The proposed system to address this problem, Neurosurgeon, consists of a deployment phase and a runtime system that manages the partitioned execution of an inference application. Figure 10 shows the design of Neurosurgeon.

As part of the deployment stage, Neurosurgeon runs once per mobile and server platform for producing performance prediction models. This is application and NN independent. It tries different NN layer types for these mobile and server platforms and estimates regression line wrt changing configuration parameters.

The runtime stage is where the Neurosurgeon uses the layer performance prediction models produced in the deployment stage to dynamically choose the best DNN partition models. Neurosurgeon analyzes the target DNN’s constituent layers, and uses the prediction models to estimate, for each layer, the latency on mobile and cloud, and power consumption on the mobile. As Algorithm 1 shows, this is a simple evaluation of the conditions to choose the partition point.

Figures 11 and 12 show results for latency and energy-efficiency improvements achieved using Neurosurgeon.

What about Maui?

Maui is a general smartphone to cloud offloading framework and appeared in MobiSys 2010. MAUI is control-centric, the partition points are at the procedure/method invocation layer, whereas the neurosurgeon is data-centric, at the NN layer layer.  While Maui requires runtime profiling of the application, Neurosurgeon makes decisions based on the DNN topology one-time deployment stage observations without requiring any runtime profiling.

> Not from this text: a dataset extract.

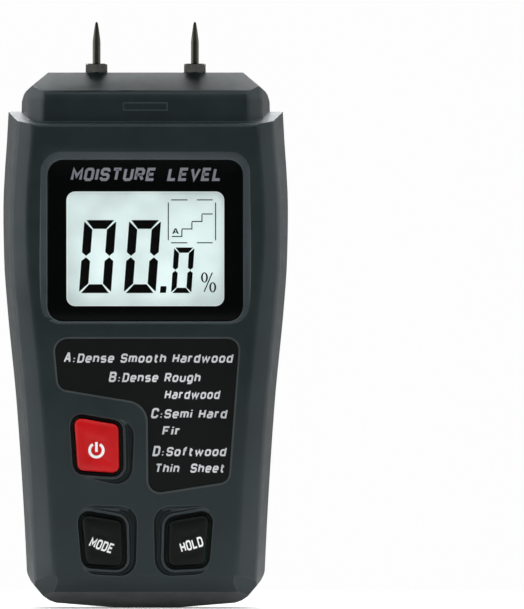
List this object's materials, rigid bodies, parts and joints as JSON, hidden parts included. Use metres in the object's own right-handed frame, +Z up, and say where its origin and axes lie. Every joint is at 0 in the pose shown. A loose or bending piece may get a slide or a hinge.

Figure 13 shows the comparison results. The paper says: Maui makes incorrect offloading choices for more complicated scenarios (e.g., VGG, FACE, DIG and ASR). This is because Maui relies on past invocation of a certain DNN layer type to predict the latency and data size of the future invocations of that layer type, leading to mispredictions. But why don't we make Maui control points *per layer* method invocations? Instead of making Maui control points per layer type, if we made them per layer number method invocations things might improve for Maui.